Due to a series of poor network design decisions (mostly) made many years ago in order to save a few bucks here and there, I have a network that is decidedly sub-optimally architected. I'm looking for suggestions to improve this less-than-pleasant situation.
We're a non-profit with a Linux-based IT department and a limited budget. (Note: None of the Windows equipment we have runs does anything that talks to the Internet nor do we have any Windows admins on staff.)
Key points:
- We have a main office and about 12 remote sites that essentially double NAT their subnets with physically-segregated switches. (No VLANing and limited ability to do so with current switches)
- These locations have a "DMZ" subnet that are NAT'd on an identically assigned 10.0.0/24 subnet at each site. These subnets cannot talk to DMZs at any other location because we don't route them anywhere except between server and adjacent "firewall".
- Some of these locations have multiple ISP connections (T1, Cable, and/or DSLs) that we manually route using IP Tools in Linux. These firewalls all run on the (10.0.0/24) network and are mostly "pro-sumer" grade firewalls (Linksys, Netgear, etc.) or ISP-provided DSL modems.
- Connecting these firewalls (via simple unmanaged switches) is one or more servers that must be publically-accessible.
- Connected to the main office's 10.0.0/24 subnet are servers for email, tele-commuter VPN, remote office VPN server, primary router to the internal 192.168/24 subnets. These have to be access from specific ISP connections based on traffic type and connection source.
- All our routing is done manually or with OpenVPN route statements
- Inter-office traffic goes through the OpenVPN service in the main 'Router' server which has it's own NAT'ing involved.
- Remote sites only have one server installed at each site and cannot afford multiple servers due to budget constraints. These servers are all LTSP servers several 5-20 terminals.
- The 192.168.2/24 and 192.168.3/24 subnets are mostly but NOT entirely on Cisco 2960 switches that can do VLAN. The remainder are DLink DGS-1248 switches that I am not sure I trust well enough to use with VLANs.
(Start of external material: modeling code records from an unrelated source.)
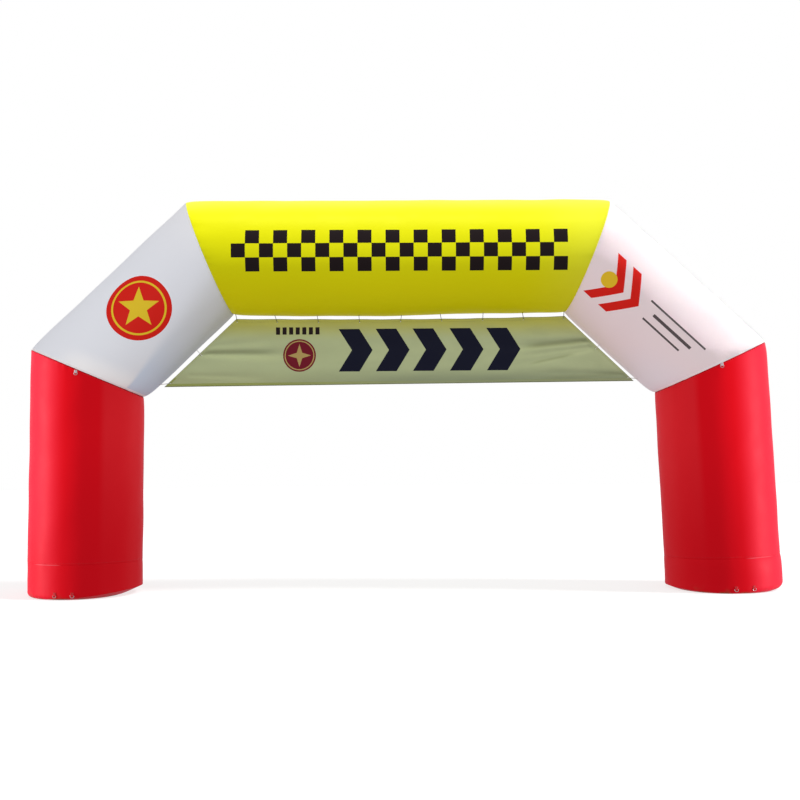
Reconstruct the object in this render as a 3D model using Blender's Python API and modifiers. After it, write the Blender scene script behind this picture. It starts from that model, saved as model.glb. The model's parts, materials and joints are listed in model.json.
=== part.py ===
"""Inflatable finish arch for road races, in metres, +Z up, its front facing -Y.

Five round sleeves of coated cloth stand as one arch: two upright legs on feet, two
sloping shoulders and a level crossbar. A thin banner fills the upper opening, tied to
the sleeves by short loops of cord. Webbing tabs with D-rings sit on the leg seams for
guy ropes, and along the feet for pegs. Each sleeve is one filled solid.
"""

import math

import bmesh
import bpy
from mathutils import Matrix, Vector

# Clearance that separates pieces which touch in the real object.
GAP = 0.0003

# The arch's centre line, as (x, z) points from the left foot to the right one.
CENTRE_LINE = {
    "foot_left": (-3.413, 0.000),
    "knee_left": (-3.406, 2.357),
    "elbow_left": (-2.092, 3.612),
    "elbow_right": (2.023, 3.600),
    "knee_right": (3.328, 2.384),
    "foot_right": (3.405, 0.000),
}

# Full radius of each kind of sleeve, and the smaller radius where its seams draw it in.
LEG_RADIUS = 0.587
SHOULDER_RADIUS = 0.601
CROSSBAR_RADIUS = 0.615
FOOT_RADIUS = {"left": 0.588, "right": 0.602}
SEAM_RADIUS = {
    "knee_left": 0.583,
    "elbow_left": 0.599,
    "elbow_right": 0.599,
    "knee_right": 0.583,
    "band_left": 0.583,
    "band_right": 0.583,
}

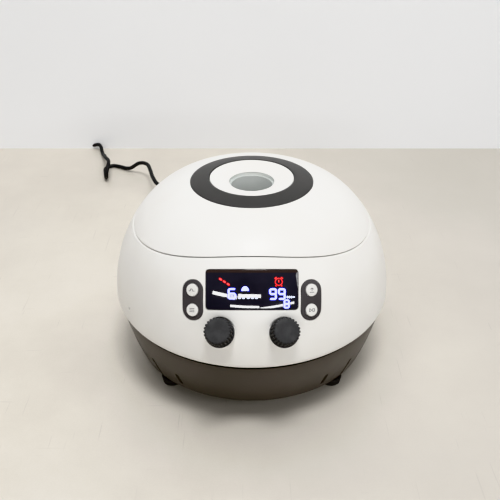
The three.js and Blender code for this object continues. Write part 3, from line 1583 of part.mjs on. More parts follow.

There is also some remaining internal concern about VLANs since only the senior networking staff person understands how it works.
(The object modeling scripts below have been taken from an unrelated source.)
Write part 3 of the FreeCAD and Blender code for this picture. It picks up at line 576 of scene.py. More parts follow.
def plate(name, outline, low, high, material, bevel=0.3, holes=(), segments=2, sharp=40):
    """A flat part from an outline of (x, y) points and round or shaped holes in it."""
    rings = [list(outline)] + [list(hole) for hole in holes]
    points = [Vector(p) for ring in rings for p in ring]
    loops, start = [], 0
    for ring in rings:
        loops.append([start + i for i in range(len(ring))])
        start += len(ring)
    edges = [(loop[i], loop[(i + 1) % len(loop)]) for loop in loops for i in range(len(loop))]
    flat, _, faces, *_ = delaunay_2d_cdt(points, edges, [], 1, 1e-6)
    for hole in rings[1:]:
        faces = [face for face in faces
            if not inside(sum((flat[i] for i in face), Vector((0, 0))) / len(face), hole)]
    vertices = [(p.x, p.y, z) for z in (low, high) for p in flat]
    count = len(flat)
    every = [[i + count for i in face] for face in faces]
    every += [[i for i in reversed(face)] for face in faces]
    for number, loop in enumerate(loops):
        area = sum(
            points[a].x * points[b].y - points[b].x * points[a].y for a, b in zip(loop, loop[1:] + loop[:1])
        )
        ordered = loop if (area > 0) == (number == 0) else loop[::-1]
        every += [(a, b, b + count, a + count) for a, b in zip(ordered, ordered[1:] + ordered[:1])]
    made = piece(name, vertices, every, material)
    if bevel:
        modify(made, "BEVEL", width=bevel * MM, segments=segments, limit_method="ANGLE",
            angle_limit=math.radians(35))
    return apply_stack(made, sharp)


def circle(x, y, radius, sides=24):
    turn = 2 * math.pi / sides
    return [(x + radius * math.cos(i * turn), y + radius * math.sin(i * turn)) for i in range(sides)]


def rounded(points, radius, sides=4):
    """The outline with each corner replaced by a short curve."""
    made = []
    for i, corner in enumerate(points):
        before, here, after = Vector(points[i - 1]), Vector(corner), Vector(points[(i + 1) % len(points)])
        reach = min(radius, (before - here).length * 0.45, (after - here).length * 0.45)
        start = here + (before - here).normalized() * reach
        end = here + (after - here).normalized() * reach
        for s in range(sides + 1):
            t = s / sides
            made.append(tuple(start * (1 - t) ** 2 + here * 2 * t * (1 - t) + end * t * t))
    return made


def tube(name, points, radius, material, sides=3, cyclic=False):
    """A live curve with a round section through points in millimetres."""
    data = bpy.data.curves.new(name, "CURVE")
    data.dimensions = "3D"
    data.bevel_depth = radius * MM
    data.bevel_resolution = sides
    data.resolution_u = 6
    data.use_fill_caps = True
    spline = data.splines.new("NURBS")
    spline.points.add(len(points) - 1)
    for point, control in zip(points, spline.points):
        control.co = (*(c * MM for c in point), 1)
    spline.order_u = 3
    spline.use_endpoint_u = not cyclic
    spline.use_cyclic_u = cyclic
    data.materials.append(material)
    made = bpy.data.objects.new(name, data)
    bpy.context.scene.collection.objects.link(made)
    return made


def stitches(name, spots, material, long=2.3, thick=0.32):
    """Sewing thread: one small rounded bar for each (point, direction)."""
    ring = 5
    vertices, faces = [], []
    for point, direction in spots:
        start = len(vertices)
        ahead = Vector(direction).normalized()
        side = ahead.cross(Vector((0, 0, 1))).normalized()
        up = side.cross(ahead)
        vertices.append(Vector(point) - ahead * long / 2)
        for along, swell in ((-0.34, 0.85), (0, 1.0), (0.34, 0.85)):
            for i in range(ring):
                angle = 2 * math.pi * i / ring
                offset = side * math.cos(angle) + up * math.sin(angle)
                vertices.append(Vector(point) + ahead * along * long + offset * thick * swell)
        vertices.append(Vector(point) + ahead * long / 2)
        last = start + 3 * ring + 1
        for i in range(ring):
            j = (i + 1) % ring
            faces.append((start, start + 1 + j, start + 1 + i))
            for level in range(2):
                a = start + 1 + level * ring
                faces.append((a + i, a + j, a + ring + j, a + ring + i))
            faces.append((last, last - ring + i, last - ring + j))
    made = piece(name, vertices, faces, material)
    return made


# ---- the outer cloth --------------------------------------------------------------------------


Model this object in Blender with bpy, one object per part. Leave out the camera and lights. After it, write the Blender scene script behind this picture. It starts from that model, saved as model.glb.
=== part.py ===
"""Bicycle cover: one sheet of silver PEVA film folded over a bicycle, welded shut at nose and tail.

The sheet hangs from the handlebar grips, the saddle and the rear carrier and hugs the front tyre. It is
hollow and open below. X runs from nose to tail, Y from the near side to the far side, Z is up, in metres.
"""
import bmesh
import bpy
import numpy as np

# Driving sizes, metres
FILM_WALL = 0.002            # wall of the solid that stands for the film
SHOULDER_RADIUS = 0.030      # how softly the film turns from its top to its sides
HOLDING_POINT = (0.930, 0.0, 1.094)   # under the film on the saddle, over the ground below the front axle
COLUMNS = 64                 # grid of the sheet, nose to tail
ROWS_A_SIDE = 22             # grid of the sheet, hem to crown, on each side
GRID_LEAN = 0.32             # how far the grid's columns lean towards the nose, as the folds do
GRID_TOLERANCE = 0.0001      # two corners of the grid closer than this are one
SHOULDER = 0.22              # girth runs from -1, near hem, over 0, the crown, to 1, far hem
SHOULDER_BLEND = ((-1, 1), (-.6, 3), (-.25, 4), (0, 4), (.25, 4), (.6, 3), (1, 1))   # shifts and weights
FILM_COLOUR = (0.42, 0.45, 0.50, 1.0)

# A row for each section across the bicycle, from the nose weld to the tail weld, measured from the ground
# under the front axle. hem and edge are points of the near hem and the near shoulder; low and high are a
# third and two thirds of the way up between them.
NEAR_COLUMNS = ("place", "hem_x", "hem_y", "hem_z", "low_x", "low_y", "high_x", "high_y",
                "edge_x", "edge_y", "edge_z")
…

All regular internet traffic goes through the CentOS 5 router server which in turns NATs the 192.168/24 subnets to the 10.0.0.0/24 subnets according to the manually-configured routing rules that we use to point outbound traffic to the proper internet connection based on '-host' routing statements.
I want to simplify this and ready All Of The Things for ESXi virtualization, including these public-facing services. Is there a no- or low-cost solution that would get rid of the Double-NAT and restore a little sanity to this mess so that my future replacement doesn't hunt me down?
Basic Diagram for the main office:
These are my goals:
- Public-facing Servers with interfaces on that middle 10.0.0/24 network to be moved in to 192.168.2/24 subnet on ESXi servers.
- Get rid of the double NAT and get our entire network on one single subnet. My understanding is that this is something we'll need to do under IPv6 anyway, but I think this mess is standing in the way.
1.) Before basically anything else get your IP addressing plan straightened out. It's painful to renumber but it's the necessary step to arrive at a workable infrastructure. Set aside comfortably large, easily summarized supernets for workstations, servers, remote sites (with unique IP's, naturally), management networks, loopbacks, etc. There's a lot of RFC1918 space and the price is right.
2.) It's hard to get a sense of how to lay out L2 in your network based on the diagram above. VLAN's may not be necessary if you've got sufficient numbers of interfaces in your various gateways as well as sufficient numbers of switches. Once you've got a sense of #1 it might make sense to reapproach the L2 question separately. That said, VLAN's aren't an especially complex or novel set of technologies and needn't be that complicated. A certain amount of basic training is in order, but at a minimum the ability to separate a standard switch into several groups of ports (i.e. without trunking) can save a lot of money.
3.) The DMZ hosts should probably be placed onto their own L2/L3 networks, not merged in with workstations. Ideally you'd have your border routers connected to a L3 device (another set of routers? L3 switch?) which, in turn, would connect a network containing your externally facing server interfaces (SMTP host, etc). These hosts would likely connect back to a distinct network or (less optimally) to a common server subnet. If you've laid out your subnets appropriately then the static routes required to direct inbound traffic should be very simple.
3a.) Try to keep the VPN networks separate from other inbound services. This will make things easier as far as security monitoring, troubleshooting, accounting, etc.
4.) Short of consolidating your Internet connections and/or routing a single subnet via several carriers (read: BGP) you'll need the intermediate hop before your border routers to be able to redirect in- and out- bound traffic appropriately (as I suspect you're doing at the moment). This seems like a bigger headache than VLAN's, but I suppose it's all relative.